Some Expert’s Opinions
"We must dispel the myth that we can improve our educational
system by simply spending more money on it. This is a demonstrable
falsehood, and yet we subscribe to it over and over again, at great cost
to the taxpayer and at far greater cost to the quality of our
children’s education." -- Dr. John Silber, President of Boston
University
"For too long, we have been unwilling to deal with the root
cause of the problem of illiteracy in America: the flawed methods we
have used to teach our children to read." -- Former U.S. Sen.

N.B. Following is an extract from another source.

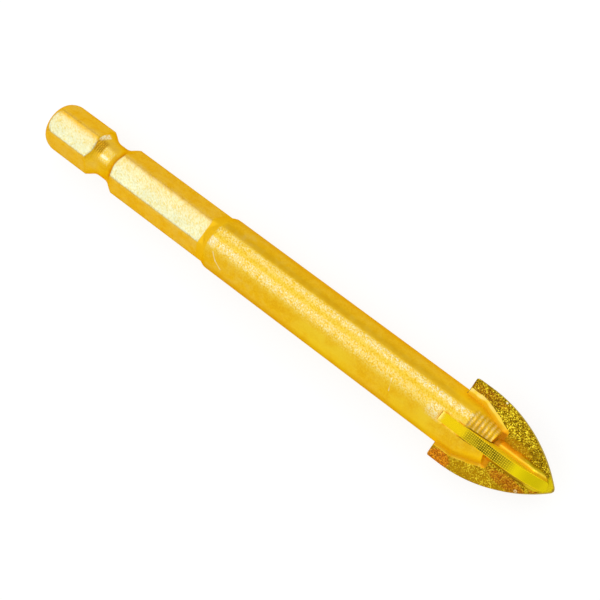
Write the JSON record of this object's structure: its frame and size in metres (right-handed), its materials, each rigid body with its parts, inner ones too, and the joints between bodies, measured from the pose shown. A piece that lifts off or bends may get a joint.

William Armstrong (Colorado)
"For most who cannot read, competing in the work world is
impossible." -- Former Attorney General Dick Thornburgh
"The [method of] teaching of reading ... is totally wrong and
flies in the face of all logic and common sense." -- Rudolf Flesch,
author of "Why Johnny Can’t Read"
"How did the army manage to teach young men whom the public
schools had considered hopeless how to read? By using the phonics
techniques which Rudolf Flesch had advocated and which were resoundingly
rejected by the professional educators." -- Dr. Samuel Blumenfeld,
author of "The New Illiterates"
"An unrestricted voucher system would be the most effective way
to reform an educational system that now helps to shape a life of
misery, poverty and crime for many children of the inner city." --
Rose Friedman and Dr. Milton Firedman, Nobel Laureate in Economics, in
"Free to Choose", #1 national best seller
Dr. Wasley Krogdahl is the Professor Emeritus of
Astronomy and Astrophysics at the University of Kentucky.